Two important parameters for the query are:

  1. RSD threshold. If the RSD of a series is high, peaks and drops are frequent and are less likely to be important.
  2. Distance from average threshold. The minimal distance from the average to be considered as a highlight.

Here is an example of a detected peak for a specific event type:

detected peak

While we used the RSD and distance from average parameters, you can use other methods like distance from median or z-score. Switching methods is pretty simple and you can decide which best suits your needs.

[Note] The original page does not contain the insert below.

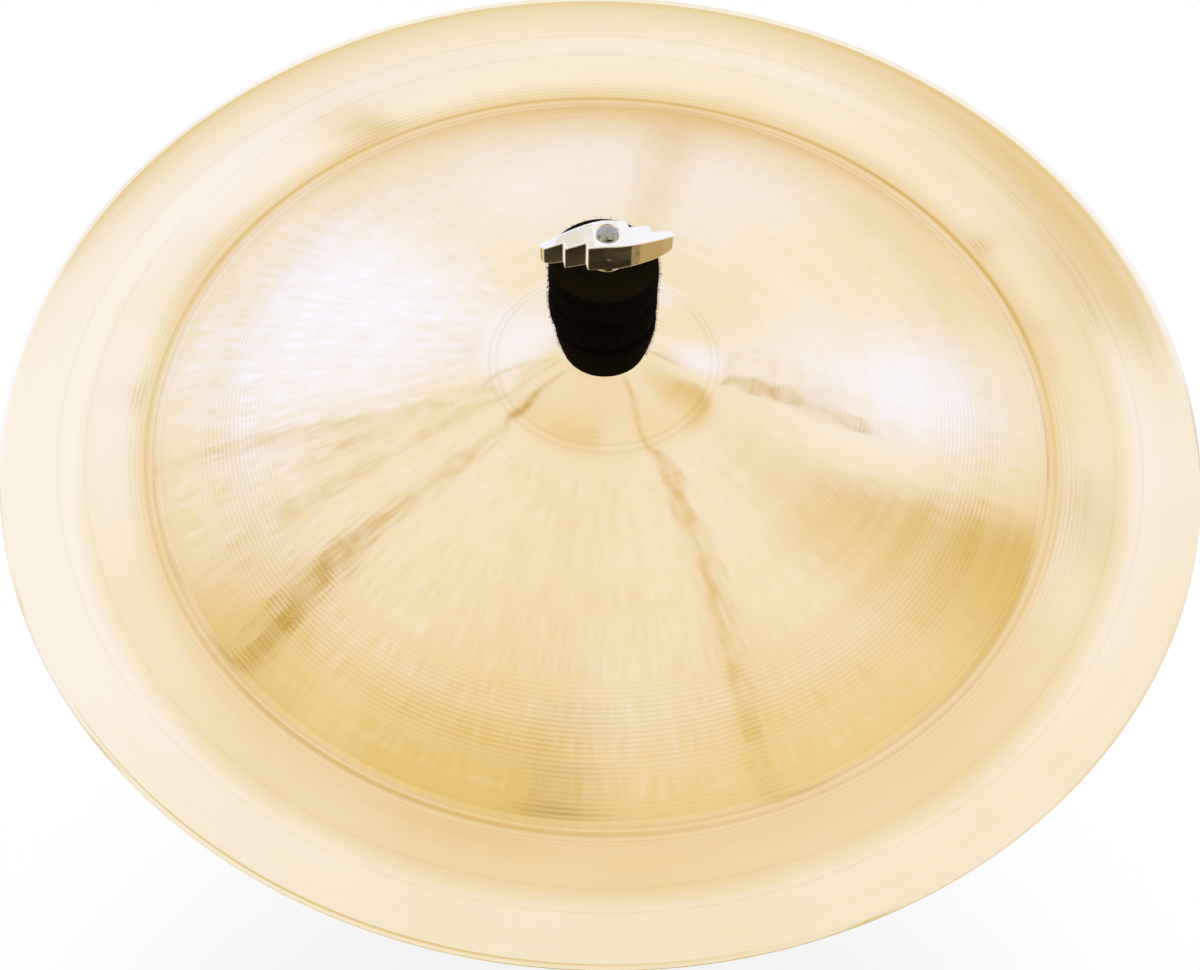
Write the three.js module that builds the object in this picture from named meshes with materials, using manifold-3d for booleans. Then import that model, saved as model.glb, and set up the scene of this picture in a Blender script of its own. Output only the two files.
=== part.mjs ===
// A china cymbal held between felts on its threaded rod, under a winged nut.
// Millimetres, +Z up. The origin is the centre of the rod's flat lower end.

import * as THREE from 'three';
import { mergeVertices } from 'three/addons/utils/BufferGeometryUtils.js';
import Module from 'manifold-3d';

const wasm = await Module();
wasm.setup();

// Clearances
const seatGap = 0.3;          // between a soft or clamped piece and what it rests on
const threadClearance = 0.3;  // between the rod and a threaded or sliding bore
const sleeveClearance = 0.3;  // between the sleeve and the felts round it
const cutOverrun = 1;         // how far a cutting or trimming body runs past its piece

// Cymbal
const cymbalRadius = 228.6;   // 18 inches across
const holeRadius = 6.25;
const bellDomeRadius = 91.5;  // radius of the shallow dome of the bell
const bellBaseRadius = 42;    // where the dome runs into the bow
const bellRise = 10.7;        // dome's top above the bow's inner end
const bowRise = 35.9;         // bow's inner end above the crease
const bowCamber = 3.5;        // how far the bow bulges above a straight cone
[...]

Peaks and drops detection in a defined timeframe

The method above uses statistics over the data from the entire time frame of the data. To find peaks and drops in a small time window, you can use the window functions functionalities BETWEEN, PRECEDING and CURRENT ROW. In the example below, we use REGR_SLOPE (yet again) to find slopes in a small time frame.

SELECT event_type,
     normalized_events,
     day_number,
     REGR_SLOPE(normalized_events, day_number) OVER (PARTITION BY event_type                                           ORDER BY day_number
         ROWS BETWEEN 3 PRECEDING AND CURRENT ROW) AS local_slope
FROM normalized_data
ORDER BY ABS(local_slope) DESC

An example to one of the peaks the query detected:

detected_peak_local_slope

REGR_SLOPE is one example of a calculation over a small time window. You can use the same method for smoothing your data (e.g with AVG) or transform your data into a cumulative time series using UNBOUNDED PRECEDING and SUM.  

What’s next

In this blog post we showed three simple methods to find interesting highlights in your data. Small changes in the query, like using different statistical functions, different normalization methods, or a different time window can help you tailor the query to your own needs. 

You can check if it works for you by simply running a query – isn’t it worth a try?